Oct. 14 (Bloomberg) -- China’s benchmark money-market rate declined for a third day as the central bank pumps in cash to the financial system.
The People’s Bank of China asked local lenders to submit orders for 28-day repurchase contracts as well as seven- and 14-day reverse repos, according to a trader at a primary dealer required to bid at the auctions. It also gauged demand for 91-day bills planned for this week after adding a net 33 billion yuan ($5.4 billion) to the market last week. Government bonds fell after official data showed consumer prices rose by more than economists predicted in September.
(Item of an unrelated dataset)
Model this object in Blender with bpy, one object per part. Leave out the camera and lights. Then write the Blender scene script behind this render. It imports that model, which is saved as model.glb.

“The injections in open-market operations ensured cash supply and with rates dipping, the amount of reverse-repurchase contracts this week may drop,” said Zhang Guoyu, an analyst at Orient Futures Co. in Shanghai. “The higher-than-expected CPI boosted bond yields.”
The seven-day repurchase rate, a gauge of funding availability in the banking system, declined 43 basis points, or 0.43 percentage point, to 3.82 percent as of 4:30 p.m. in Shanghai, according to a weighted average compiled by the National Interbank Funding Center. That’s the biggest drop since Sept. 27.
The consumer-price index climbed 3.1 percent from a year earlier in September, China’s National Bureau of Statistics reported today. That compares with the 2.6 percent gain in August and the median estimate of 2.8 percent in a Bloomberg News survey.
The yield on the 4.08 percent bonds due August 2023 rose five basis points to 4.1 percent, the highest level since Sept. 16, according to data from the Interbank Funding Center. The cost of the one-year interest-rate swap, the fixed payment to receive the floating seven-day repo rate, was little changed at 3.98 percent, according to data compiled by Bloomberg.
China’s banking regulator plans to set an upper debt limit for local governments, the 21st Century Business Herald reported on Oct. 12, without saying where it got the information. The nation’s auditing agency will submit a report to the cabinet in mid-October after a three-month nationwide audit, according to the article.